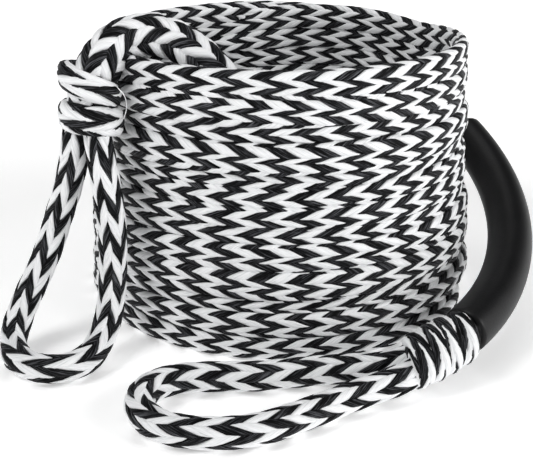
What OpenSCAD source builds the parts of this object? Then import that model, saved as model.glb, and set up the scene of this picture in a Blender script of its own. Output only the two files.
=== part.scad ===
// Coiled tow rope with a looped boat end and a foam-gripped handle end.
// One rope is wound into a single-layer upright coil. Its inner end rises from
// the bottom turn, goes over the rim and is wrapped and looped for the boat.
// Its outer end leaves the top turn, runs through a foam grip and is wrapped
// and looped for the hand. +Z is up, and the coil stands on the plane z = 0.

/* [Rope] */
// Diameter of the relaxed hollow-braid rope
rope_d = 17; // [16.5:0.1:17.2]
// Diameter where the rope's own tail is buried inside it
splice_d = 27; // [24:0.5:28]

/* [Coil] */
// Outer diameter of the bottom turn
coil_bottom_d = 262; // [256:1:264]
// Outer diameter of the top turn
coil_top_d = 238; // [236:1:242]
// Height of the coil
coil_h = 168; // [160:1:170]
// Number of turns
coil_turns = 13; // [12:1:14]
// Thickness of the coil's wall, where the rope is pressed flat
coil_wall = 13; // [12:0.5:14]

/* [Grip] */
// Outer diameter of the foam grip
grip_d = 28; // [27:0.5:28.5]
// Bore through the grip
grip_bore_d = 17.6; // [17.4:0.1:19]
// Radius of the curve that the grip is bent to
grip_bend_r = 180; // [179:1:181]
// Angle that the grip covers on that curve
grip_sweep = 69; // [64:1:69]

/* [Knots] */
// Diameter of the bundle of rope inside a knot
bundle_d = 28; // [26:1:29]
// Outer diameter of the wraps round the boat-end knot
boat_wrap_d = 40; // [38:1:40]
// Outer diameter of the wraps round the handle knot
handle_wrap_d = 34; // [33:0.5:34]
// Length of the boat-end knot
boat_knot_l = 38; // [36:1:40]
// Length of the handle knot
handle_knot_l = 38; // [36:1:39]
// Gap between one wrap and the next
wrap_gap = 1; // [0.5:0.5:2]

/* [Hidden] */

$fn = 96;
rope_r = rope_d / 2;
tube_sides = 12;
white = [0.86, 0.86, 0.84];
charcoal = [0.16, 0.17, 0.19];
foam = [0.07, 0.07, 0.08];

// The coil stands behind the middle, because both loops lie in front of it.
coil_at = [2, 46, 0];
turn_pitch = (coil_h - coil_wall) / (coil_turns - 1);
bottom_r = (coil_bottom_d - coil_wall) / 2;
top_r = (coil_top_d - coil_wall) / 2;
// How much each turn is pressed past its neighbour and flat on the ground.
turn_press = 0.6;

// Inner end: from the bottom turn, round the inside, up and over the rim.
boat_lead_route = [
    [112, -4, 9], [100, 50, 9], [74, 93, 9], [28, 116, 9], [-24, 110, 10],
    [-62, 78, 12], [-78, 33, 17], [-68, -8, 30], [-45, -33, 53], [-24, -43, 84],
    [-17, -45, 115], [-25, -42, 142], [-38, -34, 160], [-52, -24, 171],
    [-67, -18, 177], [-81, -17, 178], [-92, -20, 175], [-100, -28, 168], [-106, -37, 159]];
splice_starts = 7;
splice_full = 11;
boat_lead_r = [for (i = [0 : len(boat_lead_route) - 1])
    let (full = (i - splice_starts) / (splice_full - splice_starts))
    rope_r + (splice_d - rope_d) / 2 * max(0, min(1, full))];

// Boat knot, hung outside the wall, and the loop under it.
boat_knot_at = [-108.5, -43.2, 147];
boat_knot_tilt = [-8, 0, 0];
boat_loop_route = [
    [-117, -47, 118], [-121, -47, 101], [-130, -48, 76], [-138, -52, 54],
    [-148, -57, 34], [-155, -64, 18], [-156, -77, 10], [-150, -93, 9], [-138, -104, 9],
    [-125, -107, 9], [-113, -101, 9], [-106, -88, 10], [-102, -75, 16], [-99, -66, 28],
    [-97, -62, 48], [-96, -60, 72], [-98, -58, 98], [-101, -55, 118]];

// Outer end: off the top turn, outside the wall and down to the grip.
handle_lead_route = [
    [33, 159, 161], [62, 152, 152], [84, 147, 136], [101, 139, 121], [115, 129, 107],
    [125, 118.5, 96], [130.6, 110.3, 89.2]];

// The grip is bent round the coil's side, in a plane of its own.
grip_centre = [-24, 17.5, 88.5];
grip_turn = [18.5, 12.5, -2.5];
grip_from = -36.5;
// How far the rope runs on past the grip, into the handle knot.
core_run_on = 5;

// Handle knot, on the floor in front, and the loop beyond it.
handle_knot_at = [85.5, -107.5, 20.5];
handle_knot_turn = [0, 77, 30];
hand_loop_route = [
    [64.5, -126, 12.5], [43, -134, 10], [22, -146, 9], [1, -160, 9], [-18, -168, 9],
    [-40, -169, 9], [-59, -164, 9], [-72, -152, 10], [-74, -138, 11], [-66, -125, 11],
    [-52, -119, 11], [-33, -116, 10], [-12, -114, 9], [10, -110, 9], [28, -107, 9],
    [43, -107, 10], [55.5, -111, 13]];

function unit(v) = v / norm(v);
function tangent(p, i) = unit(p[min(i + 1, len(p) - 1)] - p[max(i - 1, 0)]);
function across(n, t) = unit(n - (n * t) * t);
// The side direction at each point, carried along the route without twist.
function sides_along(p, n, i = 0) = i == len(p) ? [] :
    let (m = across(n, tangent(p, i))) concat([m], sides_along(p, m, i + 1));

// Extra rings that close a free end with a dome centred on the route's end.
dome = [[0.5, 0.866], [0.87, 0.5], [0.98, 0.2]];
function domed(p, start, finish) = concat(
    start ? [for (k = [2 : -1 : 0]) p[0] - tangent(p, 0) * rope_r * dome[k][0]] : [],
    p,
    finish ? [for (k = [0 : 2]) p[len(p) - 1] + tangent(p, len(p) - 1) * rope_r * dome[k][0]] : []);
function domed_r(r, start, finish) = concat(
    start ? [for (k = [2 : -1 : 0]) r[0] * dome[k][1]] : [],
    r,
    finish ? [for (k = [0 : 2]) r[len(r) - 1] * dome[k][1]] : []);

module tube(route, radii, start_dome = false, end_dome = false) {
    p = domed(route, start_dome, end_dome);
    r = domed_r(radii, start_dome, end_dome);
    side = sides_along(p, [0.1, 0.3, 1]);
    n = tube_sides;
    points = [for (i = [0 : len(p) - 1]) let (t = tangent(p, i), b = cross(t, side[i]))
        for (k = [0 : n - 1]) p[i] + r[i] * (cos(360 * k / n) * side[i] + sin(360 * k / n) * b)];
    walls = [for (i = [0 : len(p) - 2]) for (k = [0 : n - 1]) let (j = (k + 1) % n)
        each [[i * n + k, (i + 1) * n + k, (i + 1) * n + j],
              [i * n + k, (i + 1) * n + j, i * n + j]]];
    caps = [[for (k = [0 : n - 1]) k], [for (k = [n - 1 : -1 : 0]) (len(p) - 1) * n + k]];
    polyhedron(points, concat(walls, caps));
}

function even(route) = [for (i = route) rope_r];

// A ring of rope laid tight round a knot's bundle, about the local z axis.
wrap_bite = 1;
wrap_edge = 2.5;
module wrap(z, length, outer_d) {
    thick = (outer_d - bundle_d) / 2;
    rotate_extrude() translate([bundle_d / 2, z - length / 2]) union() {
        translate([-wrap_bite, 0]) square([thick + wrap_bite - wrap_edge, length]);
        translate([-wrap_bite, wrap_edge]) square([thick + wrap_bite, length - 2 * wrap_edge]);
        for (end = [wrap_edge, length - wrap_edge]) translate([thick - wrap_edge, end]) circle(wrap_edge);
    }
}

module on_boat_knot() { translate(boat_knot_at) rotate(boat_knot_tilt) children(); }
module on_handle_knot() { translate(handle_knot_at) rotate(handle_knot_turn) children(); }
module on_grip() { translate(grip_centre) rotate(grip_turn) children(); }

module main_coil() {
    color(white) translate(coil_at) intersection() {
        rotate_extrude() union() {
            for (turn = [0 : coil_turns - 1]) let (up = turn / (coil_turns - 1))
                translate([bottom_r + (top_r - bottom_r) * up, coil_wall / 2 + turn * turn_pitch])
                    circle(coil_wall / 2 + turn_press);
        }
        translate([0, 0, coil_h / 2]) cylinder(h = coil_h, r = coil_bottom_d, center = true);
    }
}

module boat_end_lead() { color(white) tube(boat_lead_route, boat_lead_r); }

module boat_knot_core() {
    color(charcoal) on_boat_knot()
        cylinder(h = boat_knot_l, d = bundle_d, center = true);
}

boat_wrap_l = (boat_knot_l - wrap_gap) / 2;
module boat_knot_upper_wrap() {
    color(white) on_boat_knot() wrap((boat_wrap_l + wrap_gap) / 2, boat_wrap_l, boat_wrap_d);
}
module boat_knot_lower_wrap() {
    color(charcoal) on_boat_knot() wrap(-(boat_wrap_l + wrap_gap) / 2, boat_wrap_l, boat_wrap_d);
}

// Heat-sealed end of the tail, tucked in beside the bundle.
module tail_tip(length) {
    cylinder(h = length, r = rope_r * 0.55);
    translate([0, 0, length]) sphere(r = rope_r * 0.55);
}
module boat_tail_tip() {
    color(charcoal) on_boat_knot()
        translate([3, 11, -boat_knot_l / 2]) rotate([180, 0, 0]) tail_tip(5);
}

module boat_end_loop() {
    color(white) tube(boat_loop_route, even(boat_loop_route), true, true);
}

module handle_lead() {
    color(white) tube(handle_lead_route, even(handle_lead_route), false, true);
}

module grip_core_rope() {
    color(charcoal) on_grip() rotate([0, 0, grip_from - core_run_on])
        rotate_extrude(angle = grip_sweep + core_run_on) translate([grip_bend_r, 0]) circle(rope_r);
}

module grip_sleeve() {
    color(foam) on_grip() difference() {
        rotate([0, 0, grip_from])
            rotate_extrude(angle = grip_sweep) translate([grip_bend_r, 0]) circle(d = grip_d);
        rotate([0, 0, grip_from - 1])
            rotate_extrude(angle = grip_sweep + 2) translate([grip_bend_r, 0]) circle(d = grip_bore_d);
    }
}

module handle_knot_core() {
    color(white) on_handle_knot()
        cylinder(h = handle_knot_l, d = bundle_d, center = true);
}

handle_wrap_l = (handle_knot_l - 3 * wrap_gap) / 4;
module handle_wrap(place) {
    on_handle_knot() wrap(place * (handle_wrap_l + wrap_gap), handle_wrap_l, handle_wrap_d);
}
module handle_knot_grip_wrap() { color(charcoal) handle_wrap(1.5); }
module handle_knot_second_wrap() { color(white) handle_wrap(0.5); }
module handle_knot_third_wrap() { color(charcoal) handle_wrap(-0.5); }
module handle_knot_loop_wrap() { color(white) handle_wrap(-1.5); }

module hand_loop() { color(white) tube(hand_loop_route, even(hand_loop_route), true, true); }

main_coil();
boat_end_lead();
boat_knot_core();
boat_knot_upper_wrap();
boat_knot_lower_wrap();
boat_tail_tip();
boat_end_loop();
handle_lead();
grip_core_rope();
grip_sleeve();
handle_knot_core();
handle_knot_grip_wrap();
handle_knot_second_wrap();
handle_knot_third_wrap();
handle_knot_loop_wrap();
hand_loop();
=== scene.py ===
"""Coiled tow rope with a looped boat end and a foam-gripped handle end.

The rope is a hollow braid of sixteen flat yarns, eight each way, over two and under two.
Each length of rope is a Rope: a smooth centreline with a section and a braid phase along it.
"""
import math

import bpy
import numpy as np
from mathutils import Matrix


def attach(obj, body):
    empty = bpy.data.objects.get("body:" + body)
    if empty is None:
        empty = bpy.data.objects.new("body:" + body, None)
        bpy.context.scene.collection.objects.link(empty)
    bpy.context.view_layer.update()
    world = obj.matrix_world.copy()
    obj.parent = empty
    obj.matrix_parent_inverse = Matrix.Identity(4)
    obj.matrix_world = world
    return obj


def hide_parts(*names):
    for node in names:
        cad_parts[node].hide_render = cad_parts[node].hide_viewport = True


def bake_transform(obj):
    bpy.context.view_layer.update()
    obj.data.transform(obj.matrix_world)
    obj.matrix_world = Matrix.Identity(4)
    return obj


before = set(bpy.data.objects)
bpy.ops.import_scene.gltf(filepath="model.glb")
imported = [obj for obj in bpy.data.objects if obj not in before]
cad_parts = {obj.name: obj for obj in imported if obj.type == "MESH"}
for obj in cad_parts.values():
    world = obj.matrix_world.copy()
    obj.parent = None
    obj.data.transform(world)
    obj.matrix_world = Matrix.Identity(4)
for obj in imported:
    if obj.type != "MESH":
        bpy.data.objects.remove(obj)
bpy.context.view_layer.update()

# ---------------------------------------------------------------- camera

CAMERA_AT = (-0.007, -0.582, 0.2875)
CAMERA_PITCH_DOWN = 22.23
CAMERA_LENS = 65.85


def make_camera():
    data = bpy.data.cameras.new("camera")
    data.lens = CAMERA_LENS
    data.sensor_width = 36
    camera = bpy.data.objects.new("camera", data)
    camera.location = CAMERA_AT
    camera.rotation_euler = (math.radians(90 - CAMERA_PITCH_DOWN), 0, 0)
    bpy.context.scene.collection.objects.link(camera)
    bpy.context.scene.camera = camera


make_camera()

# ---------------------------------------------------------------- routes, in metres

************

Task
Everything from the line containing "even(hand_loop_route), true, true);" down to the line containing "for node in" should be retyped exactly, both lines included, and nothing more.

Task result
module hand_loop() { color(white) tube(hand_loop_route, even(hand_loop_route), true, true); }

main_coil();
boat_end_lead();
boat_knot_core();
boat_knot_upper_wrap();
boat_knot_lower_wrap();
boat_tail_tip();
boat_end_loop();
handle_lead();
grip_core_rope();
grip_sleeve();
handle_knot_core();
handle_knot_grip_wrap();
handle_knot_second_wrap();
handle_knot_third_wrap();
handle_knot_loop_wrap();
hand_loop();
=== scene.py ===
"""Coiled tow rope with a looped boat end and a foam-gripped handle end.

The rope is a hollow braid of sixteen flat yarns, eight each way, over two and under two.
Each length of rope is a Rope: a smooth centreline with a section and a braid phase along it.
"""
import math

import bpy
import numpy as np
from mathutils import Matrix


def attach(obj, body):
    empty = bpy.data.objects.get("body:" + body)
    if empty is None:
        empty = bpy.data.objects.new("body:" + body, None)
        bpy.context.scene.collection.objects.link(empty)
    bpy.context.view_layer.update()
    world = obj.matrix_world.copy()
    obj.parent = empty
    obj.matrix_parent_inverse = Matrix.Identity(4)
    obj.matrix_world = world
    return obj


def hide_parts(*names):
    for node in names:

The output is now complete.